Le Cameroun est une poudrière, et il faut être myope ou de mauvaise foi pour affirmer le contraire. Ceux qui prétendent que « le Cameroun est uni et indivisible » se voilent les yeux en attendant de les ouvrir pour voir la catastrophe passer s’ils y survivent. Les émeutes de février 2008, nous ont donné de voir ce sentiment de haine enfouie, et l’agressivité refoulée s’exprimant directement à l’encontre des riches commerçants que certains pillaient en plein jour.

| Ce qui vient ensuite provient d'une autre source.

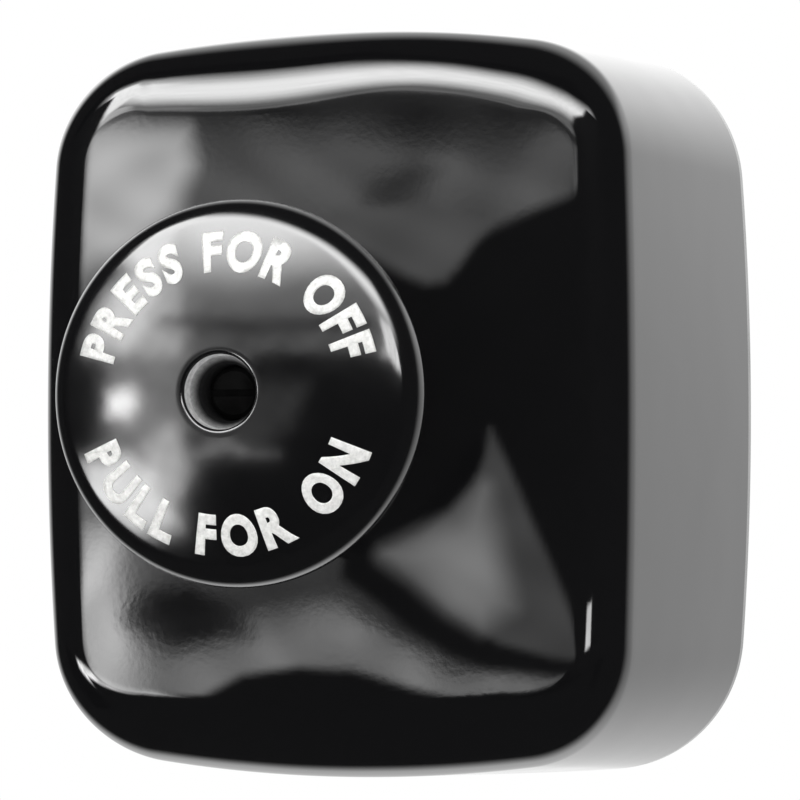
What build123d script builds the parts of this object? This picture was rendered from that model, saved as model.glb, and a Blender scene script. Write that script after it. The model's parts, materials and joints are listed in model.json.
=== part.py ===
from build123d import *
from math import sqrt
import os

# Surface-mounted three-pole switch worked by one mushroom knob: pull for on, push for off.
# All sizes are in millimetres. X runs to the right and Z up. The wall is the plane Y = 0 and
# the switch stands out from it towards -Y. A "height" below is a distance out from the wall.
# The switch is modelled as the photograph shows it, with the knob pulled out and the poles closed.

# Moulded cover: bowed sides that draw in towards a gently crowned front
cover_half_w = 53.0
cover_half_h = 60.0
cover_front_half_w = 47.5
cover_front_half_h = 57.6
cover_front_height = 55.0
cover_apex_height = 62.6
back_bows = (3.0, 3.5)
front_bows = (1.8, 5.0)
back_corner_r = 22.7
front_corner_r = 18.9
crown_r = 600.0
edge_r = 8.0
cover_wall = 3.2
collar_r = 13.0
collar_height = 63.6
neck_hole_r = 8.3

# Knob and plunger
travel = 14.0
knob_r = 28.0
knob_rim_height = 99.1
knob_under_height = knob_rim_height - 2.0
knob_shoulder_height = knob_rim_height + 3.0
knob_apex_height = 107.5
knob_edge_r = 5.0
hub_r = 9.0
hub_rear_height = 83.0
recess_mouth_r = 5.75
recess_r = 4.1
recess_step_height = 103.8
screw_seat_height = 98.0
rod_r = 4.0
rod_end_height = 96.0
spigot_r = 3.0
spigot_end_height = 23.3
knob_screw_r = 2.5
knob_screw_head_r = 3.7
knob_screw_head_h = 2.8
knob_screw_length = 12.0

# Insulating crossbar and the three contact bridges
pole_pitch = 22.0
pole_places = {"left": -pole_pitch, "centre": 0.0, "right": pole_pitch}
bar_half_length = 29.0
bar_half_width = 7.0
bar_rear_height = 28.0
bar_front_height = 38.0
strip_w = 10.0
strip_t = 1.2
bridge_half_length = 20.0
shoe_height = 32.5
stop_post_x = 20.0
stop_post_r = 4.0

# Base plate, contact block and fixed contacts
plate_t = 5.0
plate_gap = 0.8
block_half_w = 33.0
block_half_h = 40.0
block_floor_height = 9.0
seat_height = 23.0
seat_half_w = 8.0
seat_inner_z = 21.6
barrier_height = 38.0
barrier_t = 2.0
contact_gap = 0.1
leaf_height = 36.0
contact_screw_z = 26.2
terminal_screw_z = 34.4
terminal_screw_r = 2.0
block_screw_z = 14.0
wall_hole_r = 2.5
wall_hole_place = (40.0, 28.0)
cable_slot = (22.0, 9.0)
cable_slot_z = 47.2

# Steel frame, guide bush and detent
frame_t = 2.0
frame_half_w = 38.0
frame_half_depth = 12.0
frame_foot_end = 45.0
frame_foot_screw = (41.5, 7.0)
deck_rear_height = 46.0
deck_front_height = deck_rear_height + frame_t
bush_r = 8.0
bush_spigot_r = 6.0
bush_bore_r = rod_r + 0.06
bush_flange_r = 11.0
bush_flange_t = 2.5
bush_end_height = 68.0
ring_nut_r = 12.0
ring_nut_t = 3.4
wire_r = 0.8
wire_height = 41.0
wire_x = 4.15
groove_r = 0.95
loop_centre_z = 6.5
spring_tip_z = -9.0
post_r = 1.6
post_z = loop_centre_z + wire_x - wire_r - post_r - 0.05

# TURNED reads (radius or X, height) for profiles that are revolved about the switch's axis
TURNED = Plane(origin=(0, 0, 0), x_dir=(1, 0, 0), z_dir=(0, 0, -1))
# EDGEWISE reads (Z, height) for strips whose bends are seen from the side
EDGEWISE = Plane(origin=(0, 0, 0), x_dir=(0, 0, 1), z_dir=(1, 0, 0))

os.makedirs("parts", exist_ok=True)


def at(x, z, height):
    """A point given by its place on the wall and its height."""
    return (x, -height, z)


def both_ways(x, z, height):
    """The four points at plus and minus x and z."""
    return [at(side * x, end * z, height) for side in (-1, 1) for end in (-1, 1)]


def at_terminals(z, height):
    """A point on the line side and one on the load side of every pole."""
    return [at(x, end * z, height) for x in pole_places.values() for end in (-1, 1)]


def finish(piece, name):
    """Label one finished piece and write it to its own file."""
    piece.part.label = name
    export_step(piece.part, f"parts/{name}.step")


def barrel_outline(plane, half_w, half_h, corner_r, bows):
    """Four bowed sides that meet in rounded corners."""
    corner_x = half_w - bows[0]
    corner_y = half_h - bows[1]
    with BuildSketch(plane) as outline:
        with BuildLine():
            ThreePointArc((corner_x, -corner_y), (half_w, 0), (corner_x, corner_y))
            ThreePointArc((corner_x, corner_y), (0, half_h), (-corner_x, corner_y))
            ThreePointArc((-corner_x, corner_y), (-half_w, 0), (-corner_x, -corner_y))
            ThreePointArc((-corner_x, -corner_y), (0, -half_h), (corner_x, -corner_y))
        make_face()
        fillet(outline.vertices(), corner_r)
    return outline.sketch


def cover_form(inset):
    """The cover's whole body, drawn in on every side and at the front by inset."""
    back = barrel_outline(
        Plane.XZ, cover_half_w - inset, cover_half_h - inset, back_corner_r - inset, back_bows
    )
    draw_in = (cover_apex_height / cover_front_height) - 1
    tip_half_w = cover_front_half_w - (cover_half_w - cover_front_half_w) * draw_in
    tip_half_h = cover_front_half_h - (cover_half_h - cover_front_half_h) * draw_in
    front = barrel_outline(
        Plane.XZ.offset(cover_apex_height),
        tip_half_w - inset,
        tip_half_h - inset,
        front_corner_r - inset,
        front_bows,
    )
    with BuildPart() as form:
        loft([back, front], ruled=True)
        with Locations(at(0, 0, cover_apex_height - crown_r)):
            Sphere(crown_r - inset, mode=Mode.INTERSECT)
        crown = form.faces().sort_by(Axis.Y)[0]
        fillet(crown.edges(), edge_r - inset * 0.8)
    return form.part


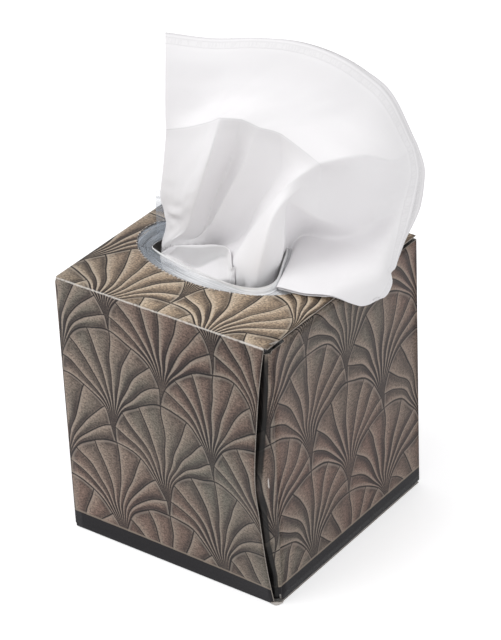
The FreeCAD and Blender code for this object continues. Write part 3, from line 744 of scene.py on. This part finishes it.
def side_walls():
    """Right, back and left walls with their rounded upright folds."""
    half_w, half_d = WIDTH / 2, DEPTH / 2
    low, high = WALL_LOW, WALL_HIGH
    path = [(half_w, y) for y in np.linspace(-half_d + SEAM_ROOT, half_d - FOLD, 28)]
    fold_at = []

    def corner(cx, cy, start):
        fold_at.append(len(path))
        for turn in np.linspace(start, start + math.pi / 2, 7)[1:]:
            path.append((cx + FOLD * math.cos(turn), cy + FOLD * math.sin(turn)))

    corner(half_w - FOLD, half_d - FOLD, 0.0)
    path += [(x, half_d) for x in np.linspace(half_w - FOLD, -half_w + FOLD, 28)[1:]]
    corner(-half_w + FOLD, half_d - FOLD, math.pi / 2)
    path += [(-half_w, y) for y in np.linspace(half_d - FOLD, -half_d + FOLD, 28)[1:]]
    corner(-half_w + FOLD, -half_d + FOLD, math.pi)
    path = np.array(path)
    run = run_of(path)
    along = WIDTH + SEAM_ROOT + run / run[-1] * (3 * WIDTH - SEAM_ROOT)
    heights = np.linspace(low, high, 40)
    points = np.zeros((len(heights), len(path), 3))
    points[..., 0] = path[None, :, 0]
    points[..., 1] = path[None, :, 1]
    points[..., 2] = heights[:, None]
    bend = smooth_noise((len(heights), len(path)), (4, 12), 3)
    ends = np.minimum(1, np.minimum(heights - low, high - heights) / 25)[:, None]
    inwards = np.zeros_like(points)
    inwards[..., 0] = (np.abs(path[:, 0]) > half_w - 1e-6) * -np.sign(path[:, 0])
    inwards[..., 1] = (np.abs(path[:, 1]) > half_d - 1e-6) * -np.sign(path[:, 1])
    points += inwards * (WALL_HOLLOW * (1 + bend * ends) * ends)[..., None]
    uv = np.zeros(points.shape[:2] + (2,))
    uv[..., 0] = along[None, :]
    uv[..., 1] = heights[:, None]
    wear_and_painted_light = np.zeros(points.shape[:2])
    for start in fold_at:
        wear_and_painted_light[:, start:start + 5] = 0.28
    wear_and_painted_light[:3] = np.maximum(wear_and_painted_light[:3], 0.2)
    return {"points": points, "uv": uv, "wear_and_painted_light": wear_and_painted_light}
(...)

Si ce « mécanisme victimaire » comme Girard (La Violence et le sacré) le nomme, se déchaîne à l’endroit des riches, dans une situation de crise, mais normale, puisque le pouvoir était garanti par la légitimité reconnue et acceptée par tous au départ, quid d’une situation, où il faut improviser une nouvelle façon de désigner les dirigeants dans un pays dévasté déjà par le tribalisme, le favoritisme et le népotisme, qu’entretiennent notamment certaines élites ?

Ce plaidoyer pour un retour à un Cameroun pré-politique, un Cameroun mythique, né de l’imaginaire du Professeur, parce que le système précolonial dont il fait l’apologie n’existait qu’à proprement parler pour chaque tribu – lesquelles aujourd’hui dans l’Ouest du Cameroun où il existe encore une survivance de ce modèle politique sont incapables désormais de se choisir un chef sans finir par la violence – et non pour une Nation reconnue comme telle, ne peut réussir sur les injustices déjà enregistrées. Et dans le « fameux ping-pong Nord-Sud » dont il parle, la balle est jusqu’ici restée depuis qu’elle a été jouée, dans un camp. Il n’y a donc pas de « ping-pong », mais une confiscation du pouvoir que seule une transition démocratique faite sur les bases de l’objectivité juridique avec sa norme électorale peut réaliser. A moins de vouloir que comme les deux précédentes, le prochaine tribu à accéder au pouvoir s’y accroche pendant 53 ans.